Hello, FTW. I've returned the punctuation marks at H. P. Lovecraft to their original locations. An explanation: placing punctuation outside of quotation marks, rather than within them, is not only considered acceptable by modern authorities, but it is also more logical, if I may say so. :-) Here's an excerpt from the Manual of Style:
When punctuating quoted passages, put punctuation where it belongs, inside or outside the quotation marks, depending on the meaning, not rigidly within the quotation marks. This is the British style (Fowler has good guidelines for this). For example, "Stop!" has the punctuation inside the quotation marks. However, when using "scare quotes", the comma goes outside.
Another example:
Arthur said the situation was "deplorable". (we're quoting only part of a sentence)
Arthur said, "The situation is deplorable." (full sentence is quoted)
But this does not quite apply to our situation; our goal here is, for example, to determine the punctuation in the Lovecraft article for "squamous". IDRC's description is more relevant:
There are two accepted (but mutually exclusive) rules of thumb for the use of punctuation with quotations marks: Fowler's Modern English Usage refers to them as the logical and the conventional rules.
The two rules are equally correct, although people using the logical style tend to consider the conventional placement of punctuation to be incorrect.
"The logical punctuates according to sense" and puts punctuation outside the quotation marks except when they are actually part of the quote.
"The conventional prefers to put stops within ..., if it can be done without ambiguity, on the ground that this has a more pleasing appearance."
The "logical" style (my preference) can be seen throughout Wikipedia, as well as in the Lovecraft article. So, I hope you will accept my brashness in negating your two edits there. Please feel free to ask me for a better explanation, or further clarification. Take care. Chris Roy 21:31, 16 Mar 2004 (UTC)

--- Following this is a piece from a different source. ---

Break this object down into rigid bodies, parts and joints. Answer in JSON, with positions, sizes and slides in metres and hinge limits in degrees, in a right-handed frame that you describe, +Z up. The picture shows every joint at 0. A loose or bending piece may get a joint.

Hello Chris: By all means, leave the Lovecraft article edited any way you want. I did manage to find some examples of Lovecraft's own writing that follow a similar punctuation style. I am not surprised that he wouldn't follow the "logical" style. FTW 17:33, 17 Mar 2004 (UTC)


Beyond the Wall of Sleep

But I did place upon his head and mine the two ends of my cosmic "radio," hoping against hope for a first and last message from the dream world in the brief time remaining.

The Unnamable

There in the dark, upon that riven tomb by the deserted house, we talked on about the "unnamable," and after my friend had finished his scoffing I told him of the awful evidence behind the story at which he had scoffed the most.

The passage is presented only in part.